==== Task input
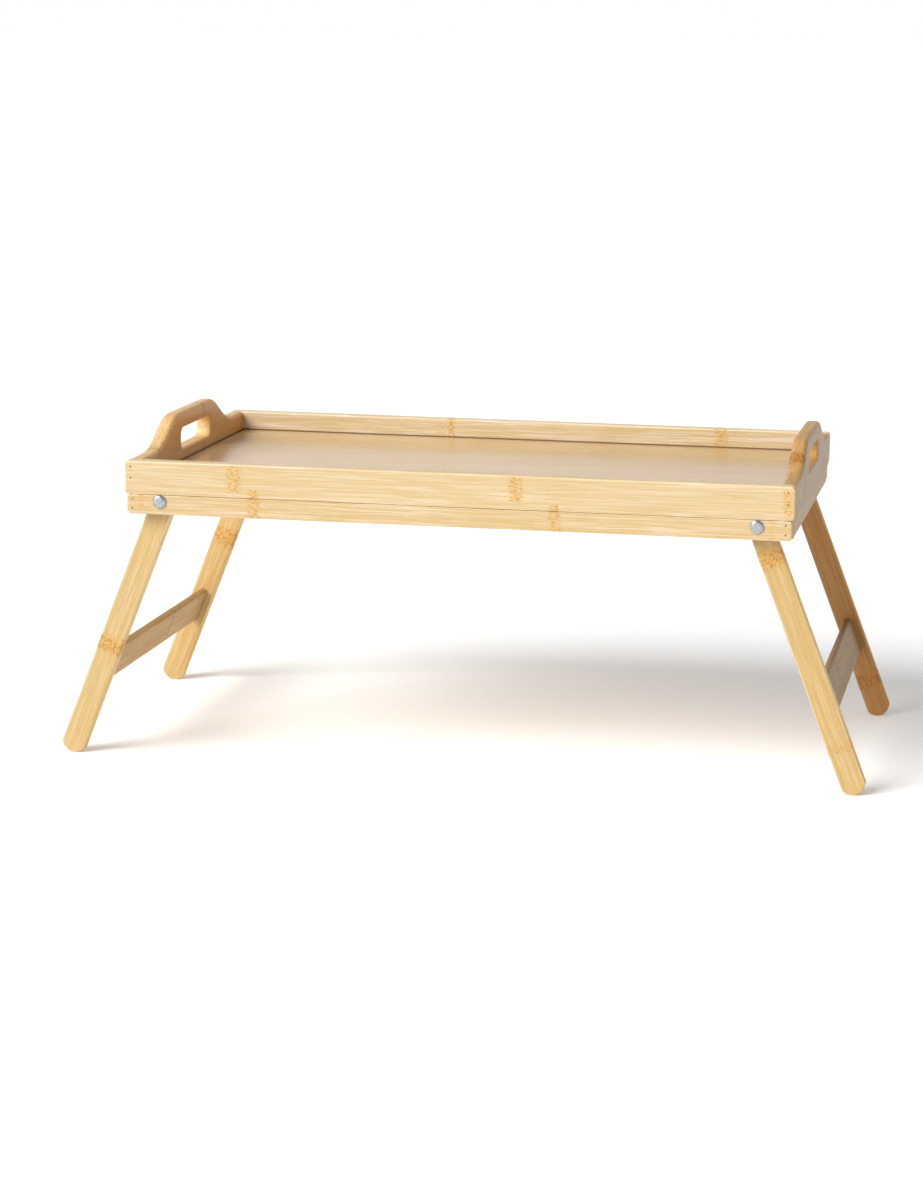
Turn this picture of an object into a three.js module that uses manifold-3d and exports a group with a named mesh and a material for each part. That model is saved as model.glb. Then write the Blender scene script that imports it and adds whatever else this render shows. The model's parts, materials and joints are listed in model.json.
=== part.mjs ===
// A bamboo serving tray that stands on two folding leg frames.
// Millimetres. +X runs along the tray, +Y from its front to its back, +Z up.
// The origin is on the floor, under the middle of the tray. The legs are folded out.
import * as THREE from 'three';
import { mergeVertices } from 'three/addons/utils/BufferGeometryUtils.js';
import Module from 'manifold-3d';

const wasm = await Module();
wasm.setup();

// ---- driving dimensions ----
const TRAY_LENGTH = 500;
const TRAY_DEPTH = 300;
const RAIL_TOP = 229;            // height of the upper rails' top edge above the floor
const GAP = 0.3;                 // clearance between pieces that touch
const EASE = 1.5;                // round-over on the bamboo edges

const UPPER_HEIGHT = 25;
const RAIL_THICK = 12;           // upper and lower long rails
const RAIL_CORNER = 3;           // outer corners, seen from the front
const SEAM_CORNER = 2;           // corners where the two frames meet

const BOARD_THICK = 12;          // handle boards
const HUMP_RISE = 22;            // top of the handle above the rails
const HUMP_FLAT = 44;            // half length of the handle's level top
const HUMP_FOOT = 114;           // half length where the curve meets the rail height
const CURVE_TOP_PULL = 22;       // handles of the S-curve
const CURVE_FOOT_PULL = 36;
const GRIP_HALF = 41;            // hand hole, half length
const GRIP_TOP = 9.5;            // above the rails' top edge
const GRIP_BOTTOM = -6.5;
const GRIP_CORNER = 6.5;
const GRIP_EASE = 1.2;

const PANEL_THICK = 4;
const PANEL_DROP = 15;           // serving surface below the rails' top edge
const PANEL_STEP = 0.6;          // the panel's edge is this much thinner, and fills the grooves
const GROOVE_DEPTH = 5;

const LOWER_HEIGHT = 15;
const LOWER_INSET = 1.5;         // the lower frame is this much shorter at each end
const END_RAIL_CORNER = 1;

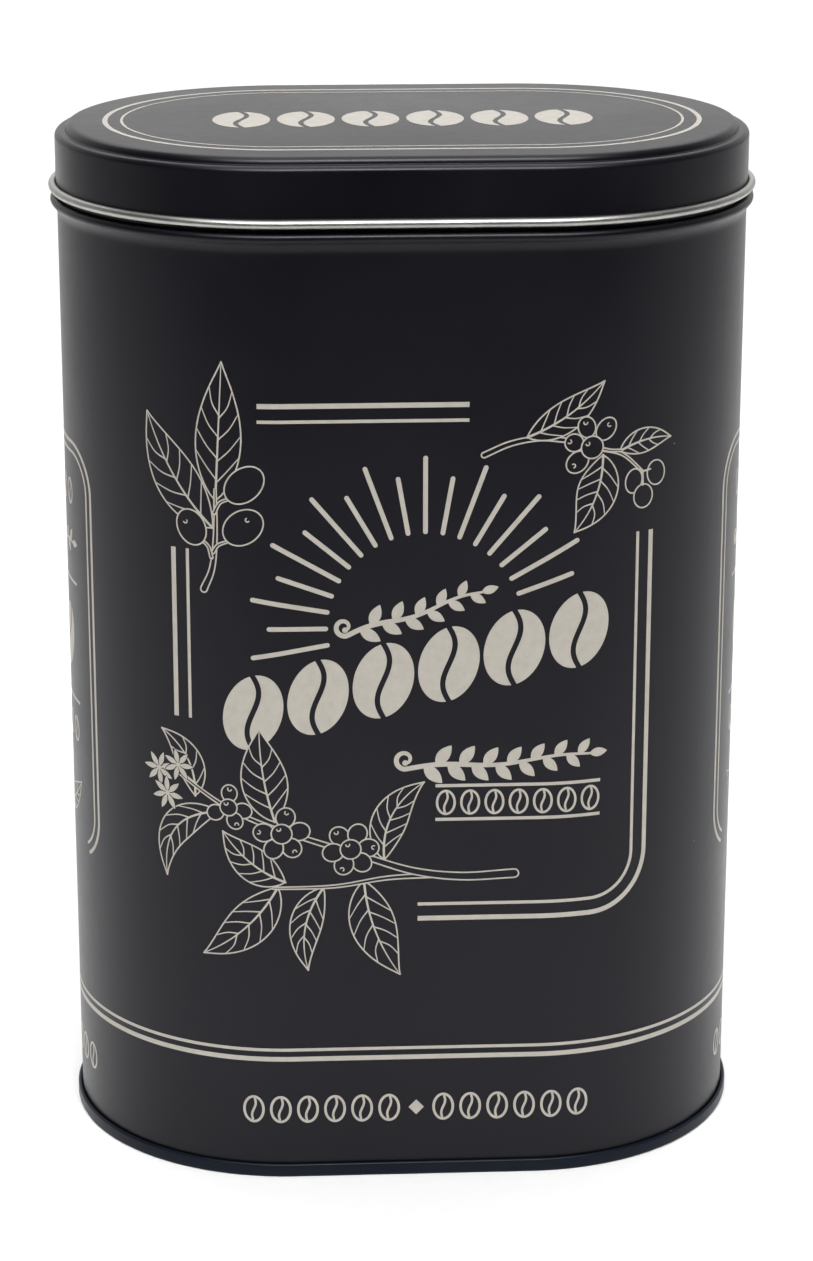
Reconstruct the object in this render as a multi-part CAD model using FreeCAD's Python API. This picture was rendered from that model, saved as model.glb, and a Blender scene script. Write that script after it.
========
**Problem description:** Starting at the top of the data above, repeat every line exactly until the line containing "const END_RAIL_CORNER = 1;" has been given, then stop.

**Answer to this task:**
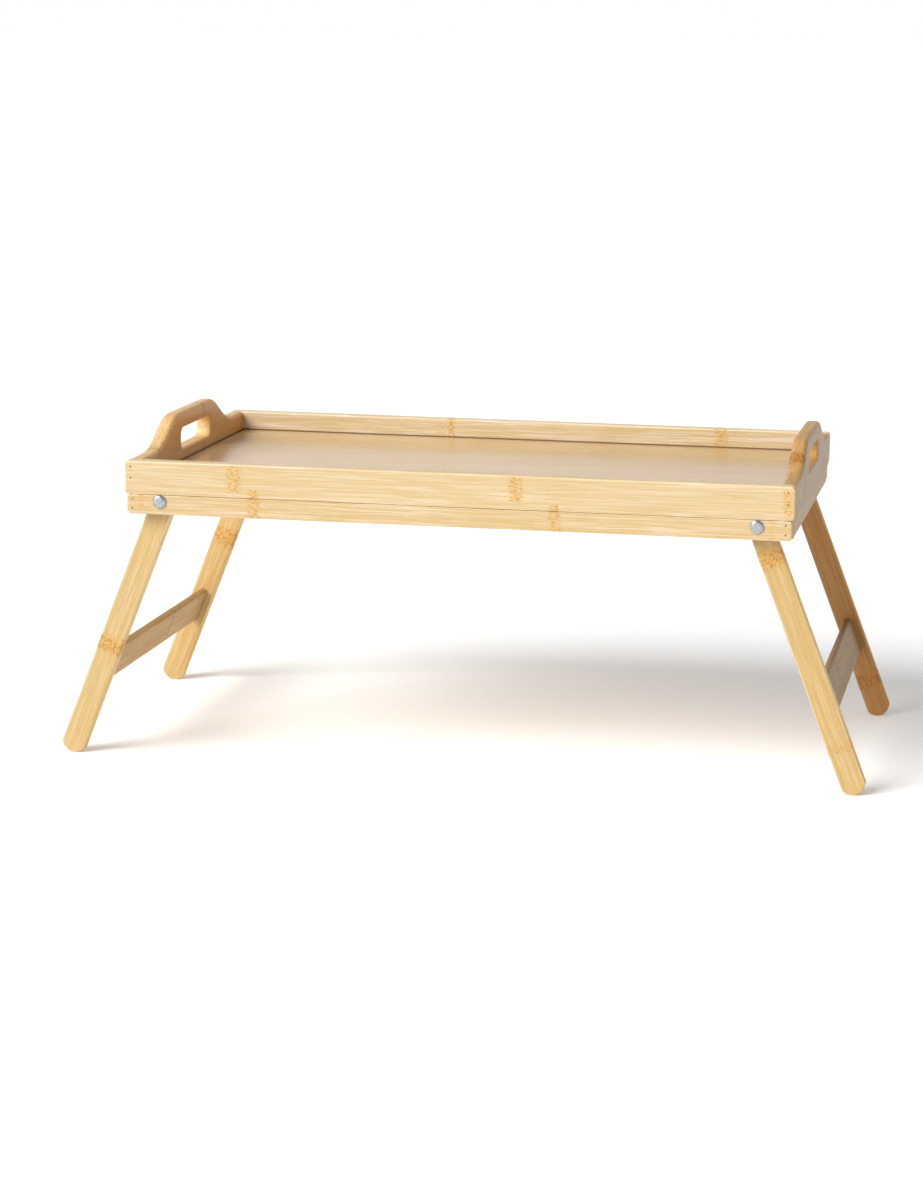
Turn this picture of an object into a three.js module that uses manifold-3d and exports a group with a named mesh and a material for each part. That model is saved as model.glb. Then write the Blender scene script that imports it and adds whatever else this render shows. The model's parts, materials and joints are listed in model.json.
=== part.mjs ===
// A bamboo serving tray that stands on two folding leg frames.
// Millimetres. +X runs along the tray, +Y from its front to its back, +Z up.
// The origin is on the floor, under the middle of the tray. The legs are folded out.
import * as THREE from 'three';
import { mergeVertices } from 'three/addons/utils/BufferGeometryUtils.js';
import Module from 'manifold-3d';

const wasm = await Module();
wasm.setup();

// ---- driving dimensions ----
const TRAY_LENGTH = 500;
const TRAY_DEPTH = 300;
const RAIL_TOP = 229;            // height of the upper rails' top edge above the floor
const GAP = 0.3;                 // clearance between pieces that touch
const EASE = 1.5;                // round-over on the bamboo edges

const UPPER_HEIGHT = 25;
const RAIL_THICK = 12;           // upper and lower long rails
const RAIL_CORNER = 3;           // outer corners, seen from the front
const SEAM_CORNER = 2;           // corners where the two frames meet

const BOARD_THICK = 12;          // handle boards
const HUMP_RISE = 22;            // top of the handle above the rails
const HUMP_FLAT = 44;            // half length of the handle's level top
const HUMP_FOOT = 114;           // half length where the curve meets the rail height
const CURVE_TOP_PULL = 22;       // handles of the S-curve
const CURVE_FOOT_PULL = 36;
const GRIP_HALF = 41;            // hand hole, half length
const GRIP_TOP = 9.5;            // above the rails' top edge
const GRIP_BOTTOM = -6.5;
const GRIP_CORNER = 6.5;
const GRIP_EASE = 1.2;

const PANEL_THICK = 4;
const PANEL_DROP = 15;           // serving surface below the rails' top edge
const PANEL_STEP = 0.6;          // the panel's edge is this much thinner, and fills the grooves
const GROOVE_DEPTH = 5;

const LOWER_HEIGHT = 15;
const LOWER_INSET = 1.5;         // the lower frame is this much shorter at each end
const END_RAIL_CORNER = 1;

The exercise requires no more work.